I'm showing you an example piece of code on how to use the library. Look for the doc variable. In this example, that's the string with all the words in it:
# Don't forget your library imports!
import matplotlib.pyplot as plt # we had this one before
from wordcloud import WordCloud # new for WordCloud
# The cloud! 'doc' is a long string of words
doc = "This is a long string with happy words to put in a visual word cloud...blah blah...it makes repeated words bigger than single occurrence words. It splits all the words for you, easy peasy."
cloud = WordCloud(width=480, height=480, margin=0).generate(doc)
# Now popup the display of our generated cloud image.
# You probably don't need to adjust these details.
plt.imshow(cloud, interpolation='bilinear')
plt.axis("off")
plt.margins(x=0, y=0)
plt.show()
Write a function create_cloud(lines) that takes a List of strings from your tweets file, and draws the word cloud. You should give this function the raw list of strings straight from the file. Make sure you clean those strings inside this function before making the word cloud!
After you generate a word cloud for this step, spend a minute looking at it. What are the biggest words that are shown? Are they useful or uninformative? Add the big uninformative tokens/words/letters to your stop word list until the cloud only shows meaningful words. For instance, "US" isn't useful in understanding this, right? Of course "US" appears here because people write "us naval academy". That doesn't help us understand the topics that are discussed. What else do you see that should be hidden? You should see a few that can be added to your stop word list. If you do this right, then better words and phrases should be easier to see.
Copy tweets.py to tweetstime.py
Your word cloud from the prior step shows word usage over a 9 month period. There is clearly one topic that dominates everything, but perhaps that just spiked during a short time frame, and we can't see what else was discussed about the Naval Academy.
Change your program (now in tweetstime.py) to be more useful by asking the user for a start and end time. You will then make a word cloud that only uses tweets in that time period. You've been ignoring the dates of tweets in this lab, but now you'll need to use that information when you split your lines from the file.
Change your create_cloud(lines) function to now require create_cloud(lines, start_date, end_date). The date parameters here must be of type datetime.date which I'll describe below.
But in short, a working program must follow this exact input/output:
> python3 clean.py Filename? tweets.tsv Start date (yyyy-mm-dd)? 2021-12-20 End date (yyyy-mm-dd)? 2022-02-20
How about datetime.date variables? Here the user types in a string version of a date. Let's convert that to a Python date/time object like so:
from datetime import datetime
x = datetime.strptime('2021-12-20', '%Y-%m-%d')
y = datetime.strptime('2021-12-25', '%Y-%m-%d')

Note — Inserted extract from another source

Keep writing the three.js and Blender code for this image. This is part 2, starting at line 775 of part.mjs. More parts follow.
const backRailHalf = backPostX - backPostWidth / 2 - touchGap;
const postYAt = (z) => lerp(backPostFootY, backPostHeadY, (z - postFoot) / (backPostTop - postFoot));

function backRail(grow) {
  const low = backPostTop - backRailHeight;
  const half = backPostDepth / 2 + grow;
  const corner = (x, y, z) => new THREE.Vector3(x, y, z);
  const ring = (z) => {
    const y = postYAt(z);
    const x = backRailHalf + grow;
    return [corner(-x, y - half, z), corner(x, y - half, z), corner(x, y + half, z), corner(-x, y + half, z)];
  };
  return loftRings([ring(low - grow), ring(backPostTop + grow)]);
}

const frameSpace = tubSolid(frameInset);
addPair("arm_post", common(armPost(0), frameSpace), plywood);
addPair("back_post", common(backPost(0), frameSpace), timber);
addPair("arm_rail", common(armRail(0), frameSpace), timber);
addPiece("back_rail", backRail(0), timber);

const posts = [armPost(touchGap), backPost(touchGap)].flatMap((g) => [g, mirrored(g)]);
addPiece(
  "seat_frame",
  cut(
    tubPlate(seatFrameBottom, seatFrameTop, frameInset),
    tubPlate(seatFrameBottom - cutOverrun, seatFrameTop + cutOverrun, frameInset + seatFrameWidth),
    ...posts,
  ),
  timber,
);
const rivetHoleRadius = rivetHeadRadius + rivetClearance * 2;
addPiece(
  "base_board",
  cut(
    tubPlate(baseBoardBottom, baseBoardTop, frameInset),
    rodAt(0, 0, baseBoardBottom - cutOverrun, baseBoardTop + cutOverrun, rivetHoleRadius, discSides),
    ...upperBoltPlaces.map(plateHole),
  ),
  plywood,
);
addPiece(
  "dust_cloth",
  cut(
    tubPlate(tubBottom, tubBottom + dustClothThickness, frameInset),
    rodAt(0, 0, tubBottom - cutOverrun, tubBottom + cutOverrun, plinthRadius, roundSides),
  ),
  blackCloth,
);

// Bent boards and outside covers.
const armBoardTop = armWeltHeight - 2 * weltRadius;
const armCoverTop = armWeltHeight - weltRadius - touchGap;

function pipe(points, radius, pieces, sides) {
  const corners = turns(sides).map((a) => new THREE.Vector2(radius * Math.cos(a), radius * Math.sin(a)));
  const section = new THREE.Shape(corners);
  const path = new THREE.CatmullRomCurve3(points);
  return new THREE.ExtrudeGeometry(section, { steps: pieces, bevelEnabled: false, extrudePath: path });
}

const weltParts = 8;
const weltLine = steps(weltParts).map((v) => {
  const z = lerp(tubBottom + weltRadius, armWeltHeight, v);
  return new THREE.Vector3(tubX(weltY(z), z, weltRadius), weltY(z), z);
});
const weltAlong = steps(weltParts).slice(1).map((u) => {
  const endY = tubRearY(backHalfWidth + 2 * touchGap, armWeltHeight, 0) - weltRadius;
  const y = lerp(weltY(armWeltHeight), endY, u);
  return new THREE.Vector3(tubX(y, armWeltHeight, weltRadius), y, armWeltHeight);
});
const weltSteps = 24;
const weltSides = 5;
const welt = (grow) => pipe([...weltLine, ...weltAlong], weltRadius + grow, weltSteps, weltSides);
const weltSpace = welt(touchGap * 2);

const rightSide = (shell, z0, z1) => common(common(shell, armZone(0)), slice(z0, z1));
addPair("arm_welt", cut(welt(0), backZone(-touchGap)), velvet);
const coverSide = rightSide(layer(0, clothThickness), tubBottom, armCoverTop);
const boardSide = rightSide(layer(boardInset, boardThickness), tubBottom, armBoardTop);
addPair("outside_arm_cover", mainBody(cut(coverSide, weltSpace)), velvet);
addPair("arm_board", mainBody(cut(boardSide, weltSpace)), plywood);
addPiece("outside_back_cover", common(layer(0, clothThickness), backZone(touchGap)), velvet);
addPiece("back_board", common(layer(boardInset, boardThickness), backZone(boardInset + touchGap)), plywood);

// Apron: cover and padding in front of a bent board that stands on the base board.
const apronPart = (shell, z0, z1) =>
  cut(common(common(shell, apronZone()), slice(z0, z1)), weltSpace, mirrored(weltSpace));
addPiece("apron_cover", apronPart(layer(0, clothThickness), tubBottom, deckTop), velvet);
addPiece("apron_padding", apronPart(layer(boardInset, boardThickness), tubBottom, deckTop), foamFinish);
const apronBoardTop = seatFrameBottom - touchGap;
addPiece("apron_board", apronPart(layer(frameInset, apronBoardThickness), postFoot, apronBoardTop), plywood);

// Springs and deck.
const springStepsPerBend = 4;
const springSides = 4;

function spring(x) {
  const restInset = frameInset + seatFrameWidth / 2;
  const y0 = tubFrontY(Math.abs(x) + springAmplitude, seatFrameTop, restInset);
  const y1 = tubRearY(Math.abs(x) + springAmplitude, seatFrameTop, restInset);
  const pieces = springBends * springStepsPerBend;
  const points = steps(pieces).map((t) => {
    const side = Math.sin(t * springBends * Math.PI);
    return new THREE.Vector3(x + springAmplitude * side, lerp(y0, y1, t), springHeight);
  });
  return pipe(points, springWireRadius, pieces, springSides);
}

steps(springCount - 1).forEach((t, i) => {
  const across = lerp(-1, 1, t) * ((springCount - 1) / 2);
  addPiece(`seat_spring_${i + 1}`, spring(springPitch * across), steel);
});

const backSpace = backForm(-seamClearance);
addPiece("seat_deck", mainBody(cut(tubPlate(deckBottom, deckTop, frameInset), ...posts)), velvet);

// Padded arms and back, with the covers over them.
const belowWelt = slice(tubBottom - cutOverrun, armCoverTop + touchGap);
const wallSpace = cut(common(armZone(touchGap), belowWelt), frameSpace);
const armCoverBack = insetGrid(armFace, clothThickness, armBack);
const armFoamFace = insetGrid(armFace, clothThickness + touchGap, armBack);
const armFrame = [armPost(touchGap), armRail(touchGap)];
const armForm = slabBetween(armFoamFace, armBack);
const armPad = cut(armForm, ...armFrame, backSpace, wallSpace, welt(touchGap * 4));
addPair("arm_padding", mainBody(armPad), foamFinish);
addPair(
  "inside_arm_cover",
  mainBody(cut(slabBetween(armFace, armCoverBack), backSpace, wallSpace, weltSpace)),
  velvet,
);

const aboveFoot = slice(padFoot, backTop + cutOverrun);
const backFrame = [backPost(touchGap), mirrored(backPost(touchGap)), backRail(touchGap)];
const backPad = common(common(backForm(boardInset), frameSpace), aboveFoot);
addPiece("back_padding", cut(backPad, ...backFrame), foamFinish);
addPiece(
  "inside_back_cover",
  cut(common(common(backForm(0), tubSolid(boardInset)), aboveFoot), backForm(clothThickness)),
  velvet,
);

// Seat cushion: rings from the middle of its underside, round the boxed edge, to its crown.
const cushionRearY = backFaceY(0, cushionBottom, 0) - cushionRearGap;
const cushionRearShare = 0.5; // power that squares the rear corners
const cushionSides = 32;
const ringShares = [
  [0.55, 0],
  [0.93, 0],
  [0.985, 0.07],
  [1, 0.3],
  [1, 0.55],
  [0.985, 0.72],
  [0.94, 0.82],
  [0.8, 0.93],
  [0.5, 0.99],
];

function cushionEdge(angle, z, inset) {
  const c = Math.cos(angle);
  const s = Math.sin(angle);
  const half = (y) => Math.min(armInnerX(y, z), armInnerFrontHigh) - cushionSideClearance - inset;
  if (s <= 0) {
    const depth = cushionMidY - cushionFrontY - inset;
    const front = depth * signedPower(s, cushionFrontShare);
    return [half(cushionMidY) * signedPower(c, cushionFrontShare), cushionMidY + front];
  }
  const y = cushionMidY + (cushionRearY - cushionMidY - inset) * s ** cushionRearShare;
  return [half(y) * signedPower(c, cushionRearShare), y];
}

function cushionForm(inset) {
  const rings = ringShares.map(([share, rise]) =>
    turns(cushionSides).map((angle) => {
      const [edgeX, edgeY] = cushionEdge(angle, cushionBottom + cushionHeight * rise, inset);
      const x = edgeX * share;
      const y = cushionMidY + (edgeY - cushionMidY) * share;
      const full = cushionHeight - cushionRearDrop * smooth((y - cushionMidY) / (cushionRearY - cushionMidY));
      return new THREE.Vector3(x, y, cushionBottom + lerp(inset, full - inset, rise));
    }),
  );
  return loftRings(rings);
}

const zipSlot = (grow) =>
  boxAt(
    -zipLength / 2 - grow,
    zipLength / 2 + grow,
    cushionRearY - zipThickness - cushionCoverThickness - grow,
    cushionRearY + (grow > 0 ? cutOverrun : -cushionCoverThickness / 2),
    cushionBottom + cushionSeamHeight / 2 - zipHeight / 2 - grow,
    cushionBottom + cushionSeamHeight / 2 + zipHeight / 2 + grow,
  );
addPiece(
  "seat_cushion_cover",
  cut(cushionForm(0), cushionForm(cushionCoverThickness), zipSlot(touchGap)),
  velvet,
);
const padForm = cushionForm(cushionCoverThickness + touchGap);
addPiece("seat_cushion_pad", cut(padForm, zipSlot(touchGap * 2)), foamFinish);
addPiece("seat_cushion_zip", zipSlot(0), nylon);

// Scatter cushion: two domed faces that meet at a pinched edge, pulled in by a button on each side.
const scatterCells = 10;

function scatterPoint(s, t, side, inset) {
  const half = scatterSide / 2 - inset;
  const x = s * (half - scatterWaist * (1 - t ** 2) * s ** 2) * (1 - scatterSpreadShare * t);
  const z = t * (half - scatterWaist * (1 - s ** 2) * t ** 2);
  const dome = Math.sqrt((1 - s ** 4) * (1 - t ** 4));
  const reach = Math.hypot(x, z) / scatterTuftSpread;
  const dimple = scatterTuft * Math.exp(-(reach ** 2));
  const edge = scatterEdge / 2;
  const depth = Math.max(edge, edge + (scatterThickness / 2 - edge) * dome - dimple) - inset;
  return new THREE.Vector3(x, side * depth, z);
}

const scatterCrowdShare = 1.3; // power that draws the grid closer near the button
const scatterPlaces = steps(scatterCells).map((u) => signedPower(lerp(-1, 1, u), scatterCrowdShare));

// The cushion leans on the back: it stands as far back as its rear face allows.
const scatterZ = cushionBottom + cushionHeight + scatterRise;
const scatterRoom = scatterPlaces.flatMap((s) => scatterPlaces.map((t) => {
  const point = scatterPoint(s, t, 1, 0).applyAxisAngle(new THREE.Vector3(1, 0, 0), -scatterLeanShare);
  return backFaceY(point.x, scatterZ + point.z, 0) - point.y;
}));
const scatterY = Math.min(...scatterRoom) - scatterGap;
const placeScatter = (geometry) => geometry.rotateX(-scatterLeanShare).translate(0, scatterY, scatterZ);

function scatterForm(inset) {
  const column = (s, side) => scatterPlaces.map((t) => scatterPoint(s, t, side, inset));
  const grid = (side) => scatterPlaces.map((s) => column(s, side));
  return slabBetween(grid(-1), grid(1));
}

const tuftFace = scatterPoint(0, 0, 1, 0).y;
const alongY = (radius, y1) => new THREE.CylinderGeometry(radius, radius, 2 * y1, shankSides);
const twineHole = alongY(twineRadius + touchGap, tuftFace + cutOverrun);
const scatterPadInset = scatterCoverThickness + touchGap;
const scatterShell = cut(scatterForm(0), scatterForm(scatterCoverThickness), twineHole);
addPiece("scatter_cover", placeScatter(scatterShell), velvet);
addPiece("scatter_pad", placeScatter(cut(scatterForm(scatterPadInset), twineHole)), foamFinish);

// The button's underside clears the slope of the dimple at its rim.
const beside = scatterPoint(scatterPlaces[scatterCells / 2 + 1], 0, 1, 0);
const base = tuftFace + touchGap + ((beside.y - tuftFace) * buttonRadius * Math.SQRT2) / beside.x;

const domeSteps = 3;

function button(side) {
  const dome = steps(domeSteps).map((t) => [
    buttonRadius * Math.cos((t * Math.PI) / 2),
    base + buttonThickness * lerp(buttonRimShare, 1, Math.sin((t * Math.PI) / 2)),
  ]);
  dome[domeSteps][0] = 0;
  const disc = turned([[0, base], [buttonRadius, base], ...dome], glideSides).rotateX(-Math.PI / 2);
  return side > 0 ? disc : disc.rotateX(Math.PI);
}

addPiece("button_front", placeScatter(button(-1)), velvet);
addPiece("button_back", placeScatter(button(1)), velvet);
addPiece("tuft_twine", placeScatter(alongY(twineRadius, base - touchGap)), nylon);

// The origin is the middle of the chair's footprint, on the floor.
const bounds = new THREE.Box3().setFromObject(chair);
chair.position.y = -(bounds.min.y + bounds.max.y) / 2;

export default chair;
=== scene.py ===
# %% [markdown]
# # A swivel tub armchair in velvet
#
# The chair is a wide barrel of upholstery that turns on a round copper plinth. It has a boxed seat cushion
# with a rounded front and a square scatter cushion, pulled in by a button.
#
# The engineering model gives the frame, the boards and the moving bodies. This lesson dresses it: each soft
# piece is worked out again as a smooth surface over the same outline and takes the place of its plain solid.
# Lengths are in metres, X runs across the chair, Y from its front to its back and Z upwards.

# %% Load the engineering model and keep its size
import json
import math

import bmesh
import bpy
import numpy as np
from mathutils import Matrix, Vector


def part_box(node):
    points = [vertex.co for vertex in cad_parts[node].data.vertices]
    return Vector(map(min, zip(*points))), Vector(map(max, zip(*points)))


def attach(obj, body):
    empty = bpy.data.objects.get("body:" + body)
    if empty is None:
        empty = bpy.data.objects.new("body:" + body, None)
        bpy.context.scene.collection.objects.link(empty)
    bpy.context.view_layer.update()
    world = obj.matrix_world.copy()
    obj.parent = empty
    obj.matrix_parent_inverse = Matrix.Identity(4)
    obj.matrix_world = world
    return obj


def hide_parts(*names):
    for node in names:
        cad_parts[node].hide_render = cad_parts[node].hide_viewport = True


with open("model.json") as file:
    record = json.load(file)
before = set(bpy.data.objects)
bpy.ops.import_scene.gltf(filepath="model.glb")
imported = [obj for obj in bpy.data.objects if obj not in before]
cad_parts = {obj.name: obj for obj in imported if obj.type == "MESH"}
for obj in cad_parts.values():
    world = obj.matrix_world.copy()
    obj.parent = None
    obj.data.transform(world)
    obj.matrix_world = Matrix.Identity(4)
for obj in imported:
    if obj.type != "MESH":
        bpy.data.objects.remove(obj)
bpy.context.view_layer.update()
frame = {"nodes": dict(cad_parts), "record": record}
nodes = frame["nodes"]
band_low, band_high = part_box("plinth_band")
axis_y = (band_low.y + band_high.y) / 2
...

Once you do this, Python can do the date comparisons for you!
if y > x:
print('The second date is later!')
else:
print('The first date is later!')
The user's dates don't have times, but sometimes you'll have both, like in our tweets data file. You just need to change the second format string to match the format, like so:
z = datetime.strptime('2022-03-31T23:42:25.000Z', '%Y-%m-%dT%H:%M:%S.000Z')
Given these tools, you can now write your create_cloud(lines, start_date, end_date) function and complete this step.

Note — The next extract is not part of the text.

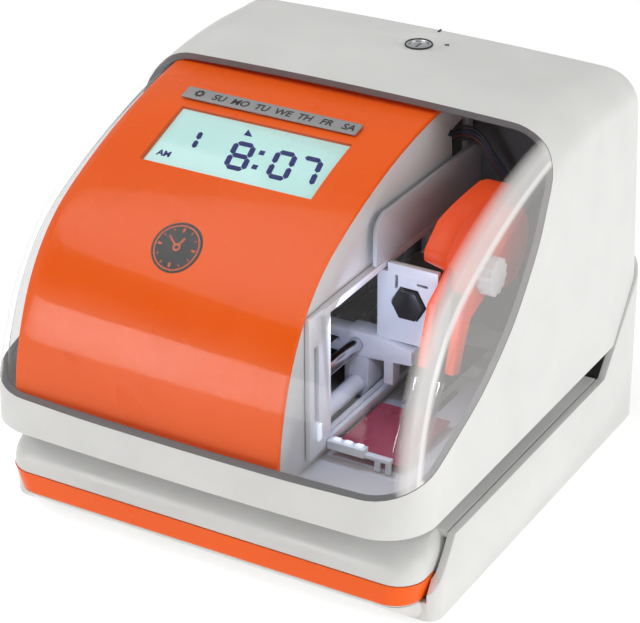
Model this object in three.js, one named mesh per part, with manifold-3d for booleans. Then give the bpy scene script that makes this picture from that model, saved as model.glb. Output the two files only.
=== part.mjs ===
// Desk time recorder with a curved clear window, an orange fascia and an open paper throat.
// Millimetres, +X right, +Y back, +Z up. The parts are drawn from the front bottom edge of the
// base, and the whole machine is then lifted onto its feet and centred on the footprint.
import * as THREE from 'three';
import { mergeVertices } from 'three/addons/utils/BufferGeometryUtils.js';
import Module from 'manifold-3d';

const wasm = await Module();
wasm.setup();

// ---- driving dimensions --------------------------------------------------------------------
const WELD = 1e-4;
const GAP = 0.3;
const FOOT_HEIGHT = 2;
const REAR_Y = 161;
const LIP_Y = -18;
const HINGE_Y = REAR_Y + 0.6;
const HINGE_Z = 63.6;
const KNUCKLE_RADIUS = 3.2;
const FOOTPRINT_CENTRE_Y = (LIP_Y + HINGE_Y + KNUCKLE_RADIUS) / 2;

const BASE_HALF = 83.2;
const TABLE_Z = 27.3;
const THROAT_TOP_Z = 37;
const SEAM_FRONT_Y = 129;
const SEAM_TOP_Z = 64;
const BASE_WALL = 2.6;

const COVER_HALF = 82.6;
const COVER_WALL = 2.4;
const COVER_DRAFT = Math.tan(THREE.MathUtils.degToRad(2));
const CROWN_BOW = 1;
const LIP_TOP_Z = 50;
const WINDOW_TOP_Y = 90;
const WINDOW_WALL = 2.2;
const REAR_TOP_RADIUS = 15;
const REAR_TOP_Z = 138.2;
const SIDE_ROUNDING = { front: 19, top: 14, swell: 4.5 };
const REAR_CORNER_RADIUS = 8;

const FASCIA_LEFT = -69.2;
const FASCIA_RIGHT = 33;
const FASCIA_DEPTH = 4.6;
const FASCIA_WALL = 2;

const FRAME_WALL = 2;
const RIGHT_FRAME_X = 30.2;
const LEFT_FRAME_X = -68.9;
const REAR_FRAME_Y = 122;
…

This is a small but useful change to Step 3. Keep the same functionality, but make your program loop until the user enters "quit" for the start date. Your terminal should look like the following, with a new word cloud appearing after each start/end date is entered. You may assume the user closes the word cloud when ready to enter a new date range.
> python3 clean.py Filename? tweets.tsv Start date (yyyy-mm-dd)? 2021-12-20 End date (yyyy-mm-dd)? 2022-02-20 Start date (yyyy-mm-dd)? 2022-03-01 End date (yyyy-mm-dd)? 2022-04-01 Start date (yyyy-mm-dd)? 2021-10-01 End date (yyyy-mm-dd)? 2022-10-14 Start date (yyyy-mm-dd)? quit
Use your program to find trending topics about USNA during these time periods. Find unique periods of time that show a word cloud distinct from most other periods, and use the Web to lookup what it was about if you don't immediately know.

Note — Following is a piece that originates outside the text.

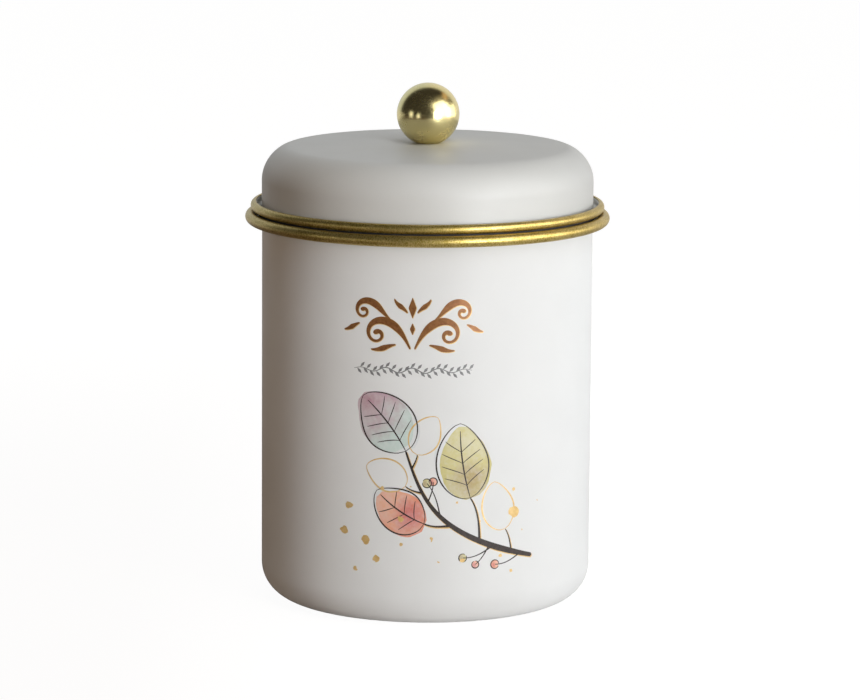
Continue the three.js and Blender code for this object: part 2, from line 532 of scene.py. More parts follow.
class Lathe(Tree):
    """Turns a section about the vertical axis."""

    def __init__(self, looks: dict[str, Material]) -> None:
        """Wires the tree: a grid of points, each placed by the section point of its row.

        Args:
            looks: The finishes, by the names of their slots.
        """
        super().__init__("Turned section")
        self.looks = looks
        sides = self.ask("Sides", SIDES, "NodeSocketInt")
        crease = self.ask("Crease", math.radians(28))
        rows = self.out("GeometryNodeAttributeDomainSize", ("Geometry", self.source), get="Point Count",
            component="MESH")
        columns = self.out("FunctionNodeIntegerMath", (0, sides), (1, 1), operation="ADD")
        grid = self.out("GeometryNodeMeshGrid", ("Vertices X", rows), ("Vertices Y", columns))
        index = self.out("GeometryNodeInputIndex")
        row, column = (self.out("FunctionNodeIntegerMath", (0, index), (1, columns), operation=way)
            for way in ("DIVIDE_FLOOR", "MODULO"))
        spot = self.out("GeometryNodeSampleIndex", ("Geometry", self.source), ("Index", row),
            ("Value", self.out("GeometryNodeInputPosition")), data_type="FLOAT_VECTOR")
        radius, _, height = self.split(spot)
        angle = self.calc("DIVIDE", self.times(column, math.tau), sides)
        turned = self.place(grid, self.times(radius, self.calc("COSINE", angle)),
            self.times(radius, self.calc("SINE", angle)), height)
        bend = self.out("GeometryNodeInputMeshEdgeAngle", get="Unsigned Angle")
        sharp = self.out("FunctionNodeCompare", ("A", bend), ("B", crease), data_type="FLOAT",
            operation="GREATER_THAN")
        self.close(self.out("GeometryNodeSetShadeSmooth", ("Geometry", self.shade(self.weld(turned), True)),
            ("Selection", sharp), ("Shade Smooth", False), domain="EDGE"))

    def blank(self, name: str, section: Line, slot: str, base: float = 0.0, sides: int = SIDES) -> Piece:
        """Turns one section.

        Args:
            name: Name of the piece.
            section: Radius and height of its points, closed on itself or from axis to axis.
            slot: Slot that names its finish.
            base: Height of the section's zero.
            sides: Number of sides.

        Returns:
            The piece, before it is settled.
        """
        points = [(radius, 0.0, height + base) for radius, height in section]
        return self.run(link_mesh(name + "_section", points), name, self.looks[slot], Sides=sides)

    def turn(self, name: str, section: Line, body: Body, slot: str, node: str, base: float = 0.0,
            sides: int = SIDES) -> None:
        """Turns one section and settles the piece on its body, in place of its CAD node."""
        settle(self.blank(name, section, slot, base, sides), body, slot, node)


class Film(Tree):
    """A tree that works on the flat print and wraps it round the can as a thin closed film."""

    def __init__(self, name: str) -> None:
        """Adds the inputs that every film has.

        Args:
            name: Name of the tree.
        """
        super().__init__(name)
        self.round = self.ask("Can radius", 55 * MM)
        self.low = self.ask("Root", -0.02 * MM)
        self.top = self.ask("Film", 0.02 * MM)

    def wobble(self, geometry: Socket) -> Socket:
        """Moves a flat shape about in its plane by noise, so that its edge looks brushed.

        Args:
            geometry: The flat shape.

        Returns:
            The moved shape.
        """
        reach = self.ask("Wobble", 0.0)
        grain = self.ask("Wobble scale", 300.0)
        seed = self.ask("Wobble seed", 0.0)
        noise = self.out("ShaderNodeTexNoise", ("W", seed), ("Scale", grain), ("Detail", 2.0), get="Color",
            noise_dimensions="4D")
        shift = self.out("ShaderNodeVectorMath", (0, noise), (1, (0.5, 0.5, 0.5)), operation="SUBTRACT")
        move = self.out("ShaderNodeVectorMath", (0, shift), (1, self.vector(reach, reach, 0.0)),
            operation="MULTIPLY")
        return self.out("GeometryNodeSetPosition", ("Geometry", geometry), ("Offset", move))

    def thicken(self, flat: Socket) -> Socket:
        """Gives flat faces the thickness of the film and closes it underneath.

        Args:
            flat: The flat faces.

        Returns:
            The closed film, still laid out flat.
        """
        x, y, _ = self.here()
        low = self.place(flat, x, y, self.low)
        raised = self.out("GeometryNodeExtrudeMesh", ("Mesh", low), ("Offset", (0.0, 0.0, 1.0)),
            ("Offset Scale", self.less(self.top, self.low)), ("Individual", False), mode="FACES")
        under = self.out("GeometryNodeFlipFaces", ("Mesh", low))
        return self.weld(self.out("GeometryNodeJoinGeometry", (0, raised), (0, under)))

    def wrap(self, film: Socket) -> Socket:
        """Wraps the film: across becomes the way round the can, and up stays up.

        Args:
            film: The closed film, laid out flat.

        Returns:
            The film on the can.
        """
        across, up, proud = self.here()
        angle = self.calc("DIVIDE", across, self.round)
        reach = self.add(self.round, proud)
        depth = self.times(reach, self.calc("COSINE", angle))
        return self.place(film, self.times(reach, self.calc("SINE", angle)), self.times(depth, -1.0), up)

    def lay(self, flat: Socket) -> None:
        """Ends the tree with flat faces laid on the can."""
        self.close(self.wrap(self.thicken(flat)))


class PatchFilm(Film):
    """Ink that fills flat shapes."""

    def __init__(self) -> None:
        """Wires the tree."""
        super().__init__("Filled ink")
        self.lay(self.wobble(self.source))


class PenFilm(Film):
    """Ink lines of changing width that follow flat curves."""

    def __init__(self) -> None:
        """Wires the tree: a square pen along each curve, pressed flat to the film."""
        super().__init__("Pen lines")
        widen = self.ask("Widen", 0.0)
        radius = self.add(self.out("GeometryNodeInputRadius"), widen)
        upright = self.out("GeometryNodeSetCurveNormal", ("Curve", self.source), mode="Z_UP")
        sized = self.out("GeometryNodeSetCurveRadius", ("Curve", upright), ("Radius", radius))
        pen = self.out("GeometryNodeCurvePrimitiveQuadrilateral", ("Width", 2.0), ("Height", 2.0))
        sweep = self.out("GeometryNodeCurveToMesh", ("Curve", sized), ("Profile Curve", pen),
            ("Scale", self.out("GeometryNodeInputRadius")), ("Fill Caps", True))
        across, up, proud = self.here()
        level = self.out("GeometryNodeSwitch", ("Switch", self.calc("GREATER_THAN", proud, 0.0)),
            ("False", self.low), ("True", self.top), input_type="FLOAT")
        self.close(self.shade(self.wrap(self.place(sweep, across, up, level)), False))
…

Create a Word doc and save it as a pdf (README.pdf) in which you copy/paste at least FOUR different word clouds, and a brief written description of what happened during that time to generate the Twitter discussion around each. Each description should be a normal paragraph in length, accompanied by the word cloud. Make sure to include the date range from which you generated it.
Your 3 programs (clean.py and tweets.py and tweetstime.py) and your README.pdf with your cloud analysis.
Use the command-line to submit your files:
submit -c=sd211 -p=lab07 clean.py tweets.py tweetstime.py README.pdf
...or if you're in the lab not your laptop, you can visit the submit website and upload the files.